Battling the inner turmoil I was feeling I explained the problem and also elaborated on the reasons why, the danger of blindness in later life emanating from the first rows of the stalls. I showed him the creased and now very damp tickets which he smoothed on his blotter, nodding as he did so, `Yes these are back stalls all right’ he said. Still looking exasperated he led the way back into the auditorium which was now nicely filling and called to the abhorrent usherette, `Iris - these customers have the correct tickets for back seating,’ he said.
She shrugged again and told him that the kiddies had seemed to have lost the tickets and if only she had seen them there wouldn’t have been a problem in the first place.

`She’s a liar,’ I said and turned to Bernard who was still weeping but more quietly now.

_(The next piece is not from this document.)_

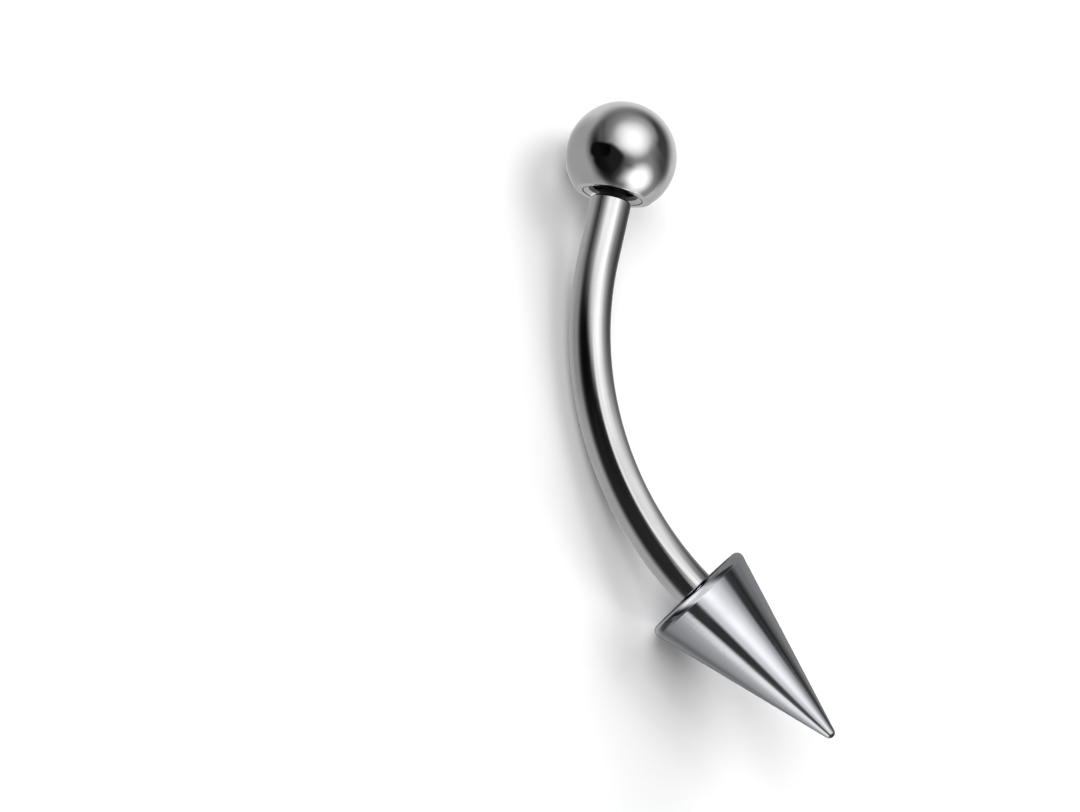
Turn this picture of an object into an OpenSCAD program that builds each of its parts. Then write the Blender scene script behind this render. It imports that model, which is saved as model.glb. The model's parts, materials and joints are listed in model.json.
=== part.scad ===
// Curved barbell for a piercing: a polished steel bar bent in one smooth arc, with a ball
// screwed on one end and a long spike screwed on the other. Millimetres, +Z up.
//
// The parts are built in the bar's own plane: the bow's lowest point is at the origin, the
// ball is towards -X, the spike towards +X, and both ends of the bar curve up towards +Y.
// The finished barbell is then laid down the way it comes to rest by itself, on the ball,
// on the spike's rim and on the outside of the bow.

/* [Bar] */
// Thickness of the bar
bar_d = 1.6; // [1.2:0.1:2]
// Radius of the bend, at the bar's centre line
bend_r = 14.1; // [12:0.1:15]
// Angle that the bar bends through
bend_angle = 56.2; // [50:0.1:60]
// Straight stretch between the bend and the ball's end
ball_straight = 2.33; // [1.5:0.01:3.5]
// Straight stretch between the bend and the spike's end
spike_straight = 0.15; // [0.12:0.01:2]
// Width of the bevel round each shoulder of the bar
shoulder_bevel = 0.07; // [0.03:0.01:0.15]

/* [Posts] */
// Thickness of the post that each end screws on to
post_d = 1.12; // [0.9:0.02:1.16]
// Length of each post, from the bar's shoulder
post_len = 2.1; // [1.6:0.05:2.4]
// Width of the bevel at each post's end
post_bevel = 0.12; // [0.05:0.01:0.2]
// Clearance all round a post in its hole
post_clearance = 0.07; // [0.03:0.01:0.1]
// Depth that each hole goes past the post's end
hole_spare = 0.25; // [0.1:0.05:0.5]

/* [Ball] */
// Diameter of the ball
ball_d = 4.34; // [3.8:0.02:5]
// Height of the flat cut round the mouth, from the ball's centre
ball_cut = 1.6; // [1.5:0.01:1.7]
// Diameter of the countersink at the flat
mouth_d = 2.36; // [2:0.02:2.5]
// Depth of the countersink
mouth_depth = 0.228; // [0.1:0.002:0.3]
// Diameter of the recess at the countersink's bottom
recess_d = 1.65; // [1.6:0.01:1.8]
// Depth of the recess, below the countersink
recess_depth = 0.35; // [0.2:0.05:0.5]
// Distance that the bar's shoulder stays outside the ball's flat
ball_standoff = 0.16; // [0.02:0.01:0.3]

/* [Spike] */
// Diameter of the spike at its rim
spike_d = 4.5; // [4:0.02:5.2]
// Length of the spike from its flat face to its tip
spike_len = 7.66; // [7:0.02:9]
// Radius of the rounded rim
rim_r = 0.25; // [0.05:0.01:0.35]
// Radius of the rounded tip
tip_r = 0.22; // [0.1:0.01:0.3]
// Gap between the bar's shoulder and the spike's flat face
spike_gap = 0.03; // [0.02:0.01:0.1]

/* [Hidden] */
$fn = 96;

// How far a cutting shape passes the surface that it cuts
past = 0.1;

// Each straight end starts this far inside the bend, and its radius is this much smaller
seam_overlap = 0.05;
seam_step = 0.01;

// Number of halvings in each search, fine enough to leave no error that can be measured
halvings = 32;

// The far ends of the searches, as angles in degrees
steepest_roll = 60;
steepest_pitch = 20;

hole_d = post_d + 2 * post_clearance;
half_bend = bend_angle / 2;
bend_centre = [0, bend_r, 0];

// A direction in the bar's plane, from its angle
function heading(angle) = [cos(angle), sin(angle), 0];

// Where the bend ends, and the way that the bar points there
ball_way = -heading(-half_bend);
spike_way = heading(half_bend);
ball_bend_end = bend_centre + bend_r * [-sin(half_bend), -cos(half_bend), 0];
spike_bend_end = bend_centre + bend_r * [sin(half_bend), -cos(half_bend), 0];

// Distances along those two ways, from the bend's ends
ball_offset = ball_straight + ball_standoff + ball_cut;
spike_offset = spike_straight + spike_gap;

// Centres that the outline is measured from
ball_centre = ball_bend_end + ball_offset * ball_way;
rim_centre = spike_bend_end + (spike_offset + rim_r) * spike_way;
tip_centre = spike_bend_end + (spike_offset + spike_len - tip_r) * spike_way;

// How far each form reaches along a unit direction, measured in the bar's plane frame
function reach_of_bow(way) = bend_centre * way + bend_r * norm([way.x, way.y]) + bar_d / 2;
function reach_of_ball(way) = ball_centre * way + ball_d / 2;
function reach_of_rim(way) =
    rim_centre * way + (spike_d / 2 - rim_r) * sqrt(1 - pow(spike_way * way, 2)) + rim_r;
function reach_of_tip(way) = tip_centre * way + tip_r;

// A direction of the room, turned back into the bar's plane frame
function turn_back(way, roll, pitch) =
    let(x = way.x * cos(pitch) - way.z * sin(pitch), z = way.x * sin(pitch) + way.z * cos(pitch))
    [x, way.y * cos(roll) + z * sin(roll), z * cos(roll) - way.y * sin(roll)];

// The way down, for a barbell that is rolled on to its bow and then pitched
function down(roll, pitch) = turn_back([0, 0, -1], roll, pitch);

// How much lower the ball reaches than the rim does, and the bow than the ball
function ball_below_rim(roll, pitch) =
    reach_of_ball(down(roll, pitch)) - reach_of_rim(down(roll, pitch));
function bow_below_ball(roll, pitch) =
    reach_of_bow(down(roll, pitch)) - reach_of_ball(down(roll, pitch));

// The pitch at which ball and rim touch the ground together, for a given roll
function level_pitch(roll, low = -steepest_pitch, high = steepest_pitch, left = halvings) =
    let(middle = (low + high) / 2)
    left == 0 ? middle :
    ball_below_rim(roll, middle) > 0 ? level_pitch(roll, middle, high, left - 1) :
    level_pitch(roll, low, middle, left - 1);

// The roll at which the bow touches the ground as well
function resting_roll(low = 0, high = steepest_roll, left = halvings) =
    let(middle = (low + high) / 2)
    left == 0 ? middle :
    bow_below_ball(middle, level_pitch(middle)) > 0 ? resting_roll(low, middle, left - 1) :
    resting_roll(middle, high, left - 1);

rest_roll = resting_roll();
rest_pitch = level_pitch(rest_roll);

// The resting barbell's reach along a direction of the room, from the bar's origin
function reach_of_ends(way) = max(reach_of_ball(way), reach_of_rim(way), reach_of_tip(way));
function room_reach(way) = reach_of_ends(turn_back(way, rest_roll, rest_pitch));
function bow_reach(way) = reach_of_bow(turn_back(way, rest_roll, rest_pitch));

// The shift that sets the middle of its outline over the origin and its lowest points on
// the ground. Only the ends reach out in X and in +Y, and the bow reaches out in -Y.
shift_x = (room_reach([-1, 0, 0]) - room_reach([1, 0, 0])) / 2;
low_y = max(room_reach([0, -1, 0]), bow_reach([0, -1, 0]));
shift_y = (low_y - room_reach([0, 1, 0])) / 2;
shift_z = room_reach([0, 0, -1]);

module laid_to_rest() {
    translate([shift_x, shift_y, shift_z])
        rotate([0, rest_pitch, 0])
        rotate([rest_roll, 0, 0])
        children();
}

// Places its children at an end of the bend, their +Z along the bar and outwards
module at_ball_end() {
    translate(ball_bend_end)
        rotate([0, 0, -half_bend])
        rotate([0, -90, 0])
        children();
}

module at_spike_end() {
    translate(spike_bend_end)
        rotate([0, 0, half_bend])
        rotate([0, 90, 0])
        children();
}

// One straight end of the bar, turned in one piece: the straight stretch, its bevelled
// shoulder and the post. It starts just inside the bend, a hair thinner than the bend is.
module bar_end(straight) {
    bar_r = bar_d / 2 - seam_step;
    post_r = post_d / 2;
    end = straight + post_len;
    rotate_extrude()
        polygon([
            [0, -seam_overlap],
            [bar_r, -seam_overlap],
            [bar_r, straight - shoulder_bevel],
            [bar_r - shoulder_bevel, straight],
            [post_r, straight],
            [post_r, end - post_bevel],
            [post_r - post_bevel, end],
            [0, end]
        ]);
}

module bent_rod() {
    translate(bend_centre)
        rotate([0, 0, -90 - half_bend])
        rotate_extrude(angle = bend_angle)
        translate([bend_r, 0])
        circle(d = bar_d);
}

module bar() {
    color([0.70, 0.70, 0.71])
        laid_to_rest()
        union() {
            bent_rod();
            at_ball_end() bar_end(ball_straight);
            at_spike_end() bar_end(spike_straight);
        }
}

// The ball stands on its own centre, with the mouth towards -Z
module ball_form() {
    hole_end = ball_cut + ball_standoff - post_len - hole_spare;
    recess_top = ball_cut - mouth_depth - recess_depth;
    difference() {
        sphere(d = ball_d);
        translate([0, 0, -ball_d])
            cylinder(h = ball_d - ball_cut, d = 2 * ball_d);
        translate([0, 0, -ball_cut])
            cylinder(h = mouth_depth, d1 = mouth_d, d2 = recess_d);
        translate([0, 0, -ball_cut])
            cylinder(h = ball_cut - recess_top, d = recess_d);
        translate([0, 0, -ball_cut])
            cylinder(h = ball_cut - hole_end, d = hole_d);
    }
}

module ball() {
    color([0.66, 0.66, 0.67])
        laid_to_rest()
        at_ball_end()
        translate([0, 0, ball_offset])
        ball_form();
}

// Half of the spike's outline, with the axis along Y: a straight flank that runs tangent
// from the rounded rim to the rounded tip
module spike_outline() {
    rim = [spike_d / 2 - rim_r, rim_r];
    tip = [0, spike_len - tip_r];
    run = norm(tip - rim);
    along = (tip - rim) / run;
    lean = asin((rim_r - tip_r) / run);
    outwards = [along.y * cos(lean) + along.x * sin(lean), along.y * sin(lean) - along.x * cos(lean)];
    polygon([[0, 0], [rim.x, 0], rim + rim_r * outwards, tip + tip_r * outwards, tip]);
    translate(rim)
        circle(r = rim_r);
    intersection() {
        translate(tip)
            circle(r = tip_r);
        translate([0, spike_len - 2 * tip_r])
            square([tip_r, 2 * tip_r]);
    }
}

module spike() {
    hole_depth = post_len - spike_gap + hole_spare;
    color([0.74, 0.75, 0.78])
        laid_to_rest()
        at_spike_end()
        translate([0, 0, spike_offset])
        difference() {
            rotate_extrude()
                spike_outline();
            translate([0, 0, -past])
                cylinder(h = hole_depth + past, d = hole_d);
        }
}

bar();
ball();
spike();
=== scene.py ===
# %% [markdown]
# # A curved piercing barbell in polished steel
#
# The real thing is smaller than a fingertip: a bar of surgical steel bent in one smooth
# arc, a ball screwed on one end and a long spike screwed on the other. Nothing on it is
# coloured, so all that the eye gets is the outline and what the polish mirrors.
#
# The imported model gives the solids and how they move. This lesson puts a finer mesh over
# each of the three, cuts the threads that show once an end is unscrewed, gives each piece
# its own polish, and then builds the small studio that the steel mirrors.

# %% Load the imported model
import json
from math import asin, atan2, cos, degrees, pi, radians, sin, sqrt, tan

import bmesh
import bpy
from mathutils import Matrix, Quaternion, Vector


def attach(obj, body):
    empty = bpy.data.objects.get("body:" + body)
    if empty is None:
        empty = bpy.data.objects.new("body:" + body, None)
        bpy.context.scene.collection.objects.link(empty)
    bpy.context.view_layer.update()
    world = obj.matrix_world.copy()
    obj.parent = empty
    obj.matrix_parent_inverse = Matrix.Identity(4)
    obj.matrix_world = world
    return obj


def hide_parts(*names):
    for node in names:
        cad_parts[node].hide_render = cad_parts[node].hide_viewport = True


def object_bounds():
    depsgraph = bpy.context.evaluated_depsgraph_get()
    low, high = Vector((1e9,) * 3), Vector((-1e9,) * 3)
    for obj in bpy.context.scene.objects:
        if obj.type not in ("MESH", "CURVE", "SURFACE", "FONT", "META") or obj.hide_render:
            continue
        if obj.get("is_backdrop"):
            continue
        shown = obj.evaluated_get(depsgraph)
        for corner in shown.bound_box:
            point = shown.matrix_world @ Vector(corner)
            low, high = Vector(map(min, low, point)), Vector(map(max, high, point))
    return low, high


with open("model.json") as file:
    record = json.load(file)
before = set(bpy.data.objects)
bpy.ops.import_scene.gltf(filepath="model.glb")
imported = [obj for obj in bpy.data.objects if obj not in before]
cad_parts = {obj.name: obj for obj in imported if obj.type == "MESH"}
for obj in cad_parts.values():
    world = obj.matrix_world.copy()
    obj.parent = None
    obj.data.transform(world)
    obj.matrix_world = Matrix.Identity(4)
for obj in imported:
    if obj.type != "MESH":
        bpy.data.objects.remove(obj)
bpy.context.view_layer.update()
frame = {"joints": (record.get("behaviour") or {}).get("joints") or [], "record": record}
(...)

He was in no state to support me
The Manager sat us in the back row just as the Pathe Gazette rooster appeared on the screen. A moment or two later he returned with a packet of Polo Mints which he handed to Bernard who stopped crying at once.
Despite the undoubted attractions of Cornell Wilde, Trapeze Artist, I didn’t feel entirely normal for at least half an hour, endlessly reliving the bloody demise of the much despised Iris, she whom the circus tiger pinned to the sloping aisle of The Regal Cinema and then consumed so completely that all that was left of her by intermission was the abandoned torch still shining its arc towards the screen. Beside me my brother now cheerfully munched on Polo Mints.

As we waited for the bus home he said, sounding suddenly very grown up, `It’s worth complaining isn’t it Jean?’
I nodded and tried to appear sophisticated, still feeling edgy and ill at ease about what had happened.
Decades later, on a visit back to Gravesend after The Regal had become first a Bingo Hall and then the United Church of the Kingdom of God, I was abruptly reminded of that afternoon when I had been ardently in love with Cornell Wilde and when a tiger ate an usherette called Iris.